The rest, as they say, is history. The Ed Sullivan Show helped kick off Beatlemania, as America’s youth, which had still been mourning the death of President John F. Kennedy in November 1963, was enthralled by the positive, youthful energy of the four twenty-somethings with long hair and a unique wardrobe. The Beatles did a tour of America later that year in which concerts were so packed with crowds of screaming fans that even the members of the band themselves couldn’t hear their own playing above the noise.
The Beatles’ success kicked off what came to be known as the British Invasion and then the Counterculture of the ‘60s, remembered now for its cacophonous combination of hippies, drugs, sexual promiscuity, normalization of pornography, Marxist politics, and other social movements and changes that resulted in the America of 1970 being virtually an entirely different world from that of 1960.
It’s appropriate that aspects of the Counterculture are referred to with the term “revolution” (such as the Sexual Revolution), for the entire movement was a revolution in every sense of the word. It was a Marxist revolution that pulled out all the stops, implementing the strategies cultural Marxists had developed and practiced elsewhere to achieve a socialist society in America.
After all, the Left knew they could not successfully instigate conquest from without or violent revolution from within as they had done in other countries in which communists had gained power. If Marxism was to come to America, it had to be through social engineering.
Thus, the Counterculture of the 1960s is an important episode in history that should be studied closely by those who wish to understand the workings of the Marxist globalist Deep State, how it exercises power, and how it has worked to destroy America.
One important detail that is so rarely articulated by historians and commentators (especially by those on the Left) is that the Counterculture was not a fight against the establishment, but a war by the establishment against the people — a war against the Christian faith, traditional morality, and nuclear family that the American people prized.
Of course, the popular (and erroneous) conception of the Counterculture is that it was a rebellion against “The Man,” a challenge from the “Little Guy” against big corporations and the Military-Industrial Complex.

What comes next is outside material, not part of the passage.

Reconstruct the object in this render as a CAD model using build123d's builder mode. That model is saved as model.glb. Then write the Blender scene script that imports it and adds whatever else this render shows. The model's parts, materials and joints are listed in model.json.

Nothing could be further from the truth. On the contrary, it was just the opposite. The Counterculture was the work of the wealthiest, most powerful interests in the nation. It transpired thanks to their handiwork. It’s obvious that this was the case. After all, the hippies weren’t getting their ideas and antagonism toward Christian America out of thin air.

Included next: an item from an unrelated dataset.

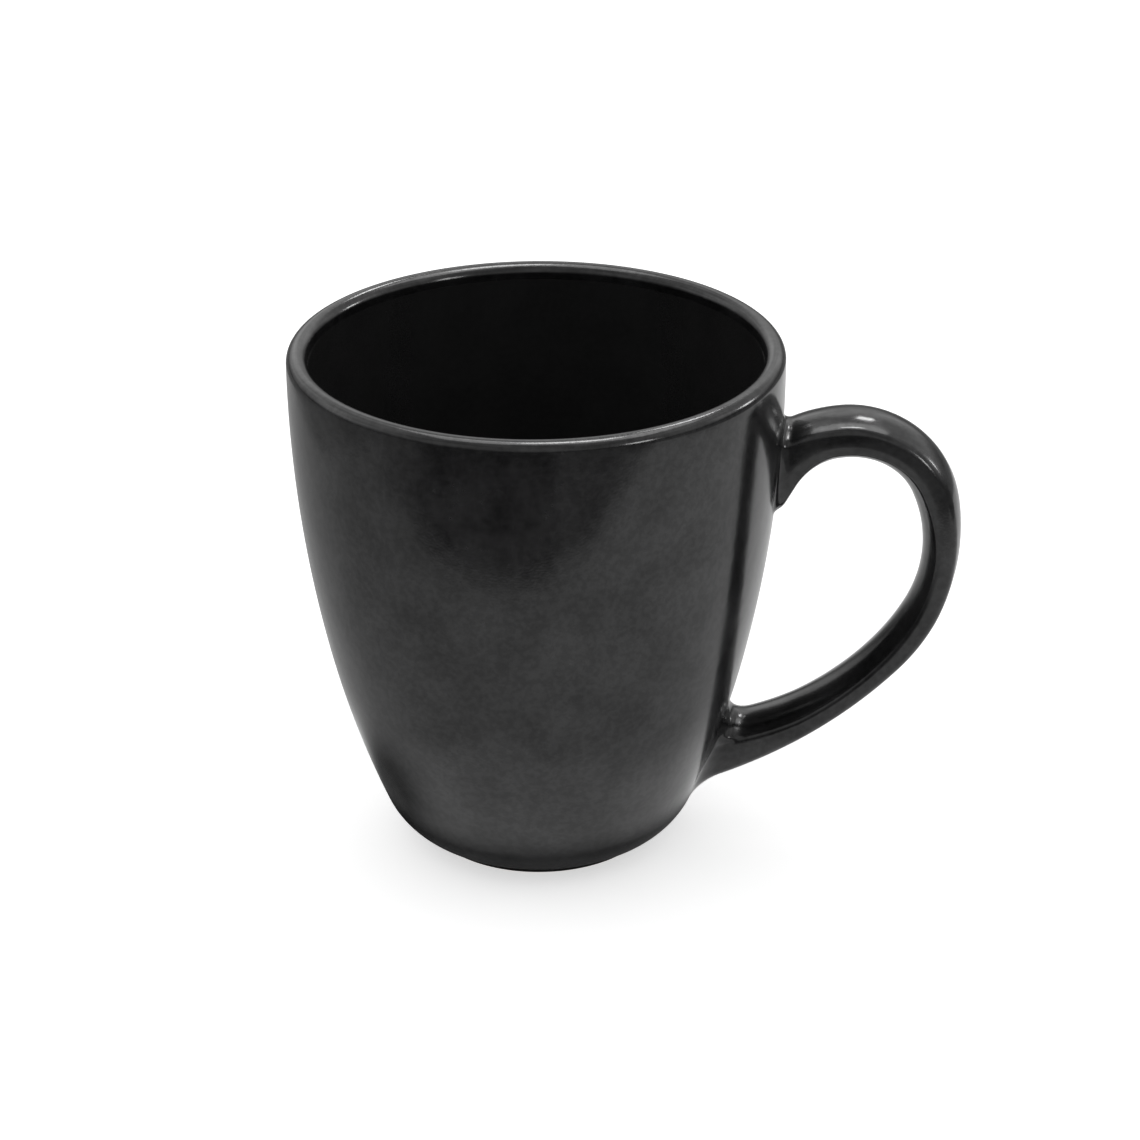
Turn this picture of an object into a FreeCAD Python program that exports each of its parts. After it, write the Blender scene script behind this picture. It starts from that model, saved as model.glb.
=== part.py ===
"""Ceramic mug: fired clay cup, separate strap handle, two luted joints and two glaze coats.

Millimetres.  Z is up, the origin is the middle of the foot's bearing plane, the handle lies along +X.
Every solid is one physical piece of the mug.  The driving sizes and those worked out from them are in the
spreadsheet "dims", which the sketches and features read by expression.
"""
import math
import os
from collections import namedtuple

import FreeCAD
import Part
import Sketcher

doc = FreeCAD.newDocument("mug")
V = FreeCAD.Vector

# ------------------------------------------------------------------------------------------------
# Driving dimensions
# ------------------------------------------------------------------------------------------------
DIMS = {
    # finished (glazed) outside of the cup, from the lip down to the foot
    "rim_radius": 44.0,
    "lip_centre_z": 93.3,
    "lip_radius": 1.9,
    "wall_lean_deg": 0.45,
    "upper_wall_radius": 244.0,
    "upper_wall_sweep": 13.15,
    "lower_wall_radius": 188.0,
    "lower_wall_sweep": 9.33,
    "corner_radius": 13.33,
    "corner_sweep": 48.5,
    # inside of the cup
    "inner_lower_sweep": 7.6,
    "inner_corner_radius": 12.0,
    # foot ring; its outside glaze stops part way round the ring's lower edge
    "foot_edge_radius": 0.7,
    "foot_inner_radius": 17.6,
    "foot_recess": 2.2,
    "foot_recess_round": 1.5,
    "foot_glaze_turn": 28.0,
    # coats and joints
    "glaze_thick": 0.3,
    "slip_thick": 0.5,
    "joint_fillet": 1.8,
    "joint_split_z": 45.0,
    # handle
    "handle_width": 12.8,
    "handle_edge_round": 2.8,
}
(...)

It was the television networks, the movie studios, the record companies, the radio broadcasters, the book publishing houses, the newspapers, and the universities that were pushing the Marxist philosophies that the nation’s youth consumed with such gusto. Had it not been for these mediums, all of them million-dollar (billions, in today’s money) industries, the Counterculture would not have happened; it would have had no fuel to run on.
Ironically, the hippies were out on the streets protesting the CEOs of Fortune 500 companies, when it was those same CEOs who had green-lighted the books and films and records that gave those hippies their marching orders.

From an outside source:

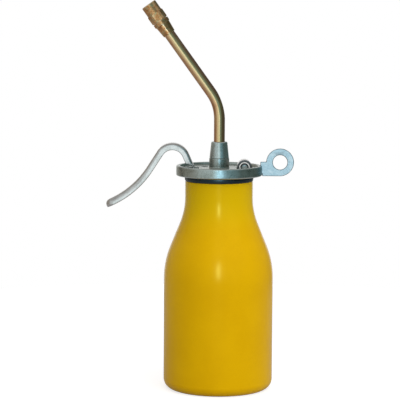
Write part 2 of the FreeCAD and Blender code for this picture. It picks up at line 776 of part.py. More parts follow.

The ‘60s Counterculture also teaches us the power of mass media; for by it, the Left was able to achieve in less than a decade what it had failed to do during two centuries prior.
In his book Apostate: The Men Who Destroyed the Christian West, Pastor Kevin Swanson makes the case that the ideas behind the Counterculture were not new in the 1960s; they had been advanced by a long line of intellectuals for hundreds of years — men such as Karl Marx, John Dewey, Jean-Paul Sartre, Jeremy Bentham.
However, these men’s ideas took time to permeate into the public consciousness because their medium was writing at a time when many people were not literate, and their works were primarily being read by other intellectuals, not by the masses.
But by the 1960s, mass media was sophisticated and widespread enough to allow these ideas to reach the common man.
Swanson writes:
These celebrities are the cultural Nephilim, and they are leading today’s apostasy. They sell hundreds of millions of albums, and their music is piped into the brains of billions of people through iPods and iPhones. Certainly, the Nephilim did not have this level of control over the populace in the rural and urban areas in the 1840s when Karl Marx was writing his demon-inspired plays and poems. But now the machine is mass-producing the worldview of Jeremy Bentham, Friedrich Nietzche, Jean-Paul Sartre, and Ralph Waldo Emerson in bite-sized pieces for mass consumption.
… In the early 1900s, there was no pop-music machine and there were no superstars who controlled the hearts and minds of billions of people through music and the media. However, by the 1960s, the centralized network of radio and television stations was in place. The family farm was a thing of the past, and fathers had disappeared into large corporate systems. Mothers also were entering the work force, and already two generations had passed through John Dewey’s socialized public schools. It was a perfect storm.
Immediately, the dangerous ideas of the great philosophers from the 19th century surface everywhere in the “cool” music produced in the 1960s. As mentioned previously, Bob Dylan and Mick Jagger effectively captured Sartre’s alienation of man in the two most enduring rock songs of all time.
… As measured by album sales, The Beatles take their place at the top of the pyramid of the most influential musicians in history.… They were far and away the single most important worldwide influence in the last century.… This is far more mass appeal than Ralph Waldo Emerson attracted in his day.
Swanson also astutely notes that rock concerts, in which fawning audience members idolatrously crowd around and pay reverence to a pop star at center stage, are akin to a religious ritual — albeit a satanically inverted one. He quotes music correspondent William Burroughs, who wrote, “Rock stars may be compared to priests … [the concert] bears some resemblance to the trance music found in Morocco … concerned with the evocation and control of spiritual forces.… For this magic to succeed, it must tap the sources of magical energy, and this can be dangerous.”
Trances, the evocation of spirits, magical energy: Is it any wonder that concerts are so often the site of hysterical screaming, fainting, drug use, promiscuous sex, and even violence?
So long as Americans, including many conservatives, continue to cling to the legacy of the Counterculture — a Marxist revolution and arguably the greatest psyop in U.S. history — the nation will continue its downward spiral.
The only hope for America lies in returning to the bedrock of its Christian faith.